As a priority, the global healthcare community is urgently seeking strategies and solutions to challenge this status quo – transforming from healthcare systems that are typified by silos and waste towards integrated, patient-centric and efficient care delivery models.
Digital innovation, adaptive intelligence and connected care are creating exciting new opportunities for transformation. Each apply data and mobile technologies to forge leaner and more accessible care pathways. And to channel these and other transformation efforts, the value-based healthcare model (which aspires for better outcomes and experiences, achieved at lower costs) is accepted as the most effective evaluation and implementation framework.

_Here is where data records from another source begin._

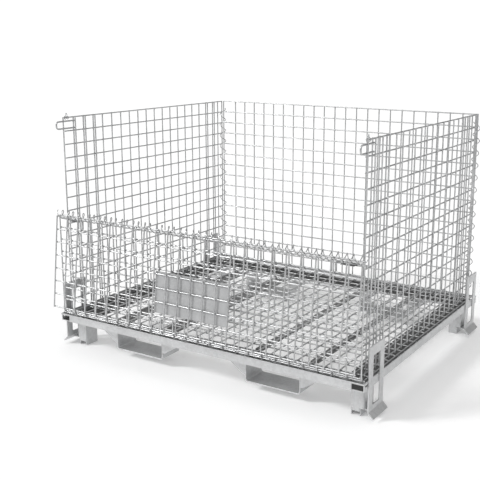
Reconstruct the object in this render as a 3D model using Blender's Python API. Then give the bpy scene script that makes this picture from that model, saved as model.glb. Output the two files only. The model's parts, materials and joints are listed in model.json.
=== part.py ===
"""Collapsible wire mesh container: a steel base on four feet with two fork pockets at the front and two at
the back, mesh side, back and lower front panels, and a half-height drop gate that hangs outside the front.

Metres, +Z up, ground at z = 0, the gate side faces -Y. Lengths inside the design are measured from the
middle of the base; the root empty then moves the whole container so that the middle of its bounding box
stands on the world origin.
"""

import bmesh
import bpy
from math import cos, pi, radians, sin
from mathutils import Vector

GAP = 0.0003

# Base frame
HALF_W = 0.616            # outer faces of the side rails
HALF_D = 0.515            # outer faces of the front and rear rails
RAIL_TOP = 0.131
RAIL_BOTTOM = 0.104
STEEL = 0.003             # rail and foot sheet
FLANGE = 0.100            # how far a rail's lower flange reaches inwards
CORNER_CUT = 0.041        # length of the window at each end of a front or rear rail's web
CUT_TOP = 0.126
SLOT_NEAR, SLOT_FAR = 0.468, 0.505         # slots near the ends of the side rails
SLOT_BOTTOM, SLOT_TOP = 0.116, 0.123
JOIST_W, JOIST_WALL = 0.030, 0.003
FLOOR_Z = 0.125           # middle of the floor mesh
FLOOR_HALF_W, FLOOR_FRONT, FLOOR_BACK = 0.606, -0.486, 0.481
FLOOR_BARS_X, FLOOR_BARS_Y = 10, 8         # cells of the floor's grille

# Fork pockets, one strap and two gussets each
POCKET_IN, POCKET_OUT = 0.172, 0.380
POCKET_Y, POCKET_DEPTH = 0.478, 0.096
POCKET_FLOOR = 0.027
POCKET_SHEET = 0.004
POCKET_BEND = 0.012
GUSSET_LENGTH, GUSSET_FOOT = 0.081, 0.052
GUSSET_END = 0.004        # depth of a gusset at its thin end

# Feet
FOOT_IN, FOOT_OUT = 0.549, 0.597
FOOT_Y, FOOT_DEPTH = 0.461, 0.060
FOOT_RADIUS = 0.014
NOTCH_W, NOTCH_H = 0.015, 0.025
FRONT_WEB_LIFT = 0.014

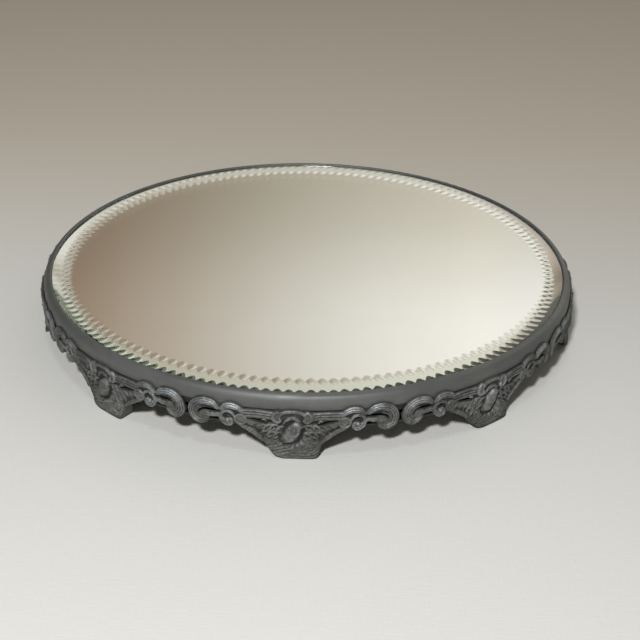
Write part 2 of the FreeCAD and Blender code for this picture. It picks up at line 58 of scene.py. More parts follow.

However, while there are a number of exciting projects and visible pockets of excellence, the urgent need for largescale and accelerated healthcare transformation only increases by the day. Yet, given the highly complex, fragmented and personal nature of healthcare, the risk is real that we spend too much time talking about the need for change, rather than taking action to develop and scale a future-fit approach.
Now in its third year, the 2018 Future Health Index is an attempt to address this state of affairs. While recognizing that there is no silver bullet or one-size-fits-all solution, this study assesses and compares the value being delivered by 16 key national health systems. Moreover, by taking into account how each of these health systems is evolving, the 2018 Future Health Index offers tangible next steps and recommendations towards the path to higher quality and more efficient healthcare.
The Future Health Index assesses three key measures in a health system’s ability to deliver value-based healthcare: access, satisfaction and efficiency. Access looks at how universal and affordable healthcare is, while satisfaction considers the perspective of healthcare professionals and the general population on a system’s performance and trustworthiness. Finally, efficiency evaluates a country’s relative spending on healthcare as a percentage of GDP.
Later this year, two further chapters will be published discussing the opportunities that look at how connected care technologies will drive the changes needed. And, more importantly, how the various challenges to adoption, implementation and change management can be overcome. But as the first look at our 2018 research findings, I hope that the new Future Health Index Value Measure and subsequent country conclusions act as a positive platform for change.
In my view, global improvements in access to care and the transformation of healthcare delivery remain major global challenges, and a critical step towards meeting the Sustainable Development Goals. As ever, I remain optimistic in the power of people and technology to positively change the way the world works. And I am convinced that through careful investments in continuous learning, innovation and collaboration, we can help build a healthier and more sustainable future. I hope that the Future Health Index can continue to galvanize and bring impetus to these efforts.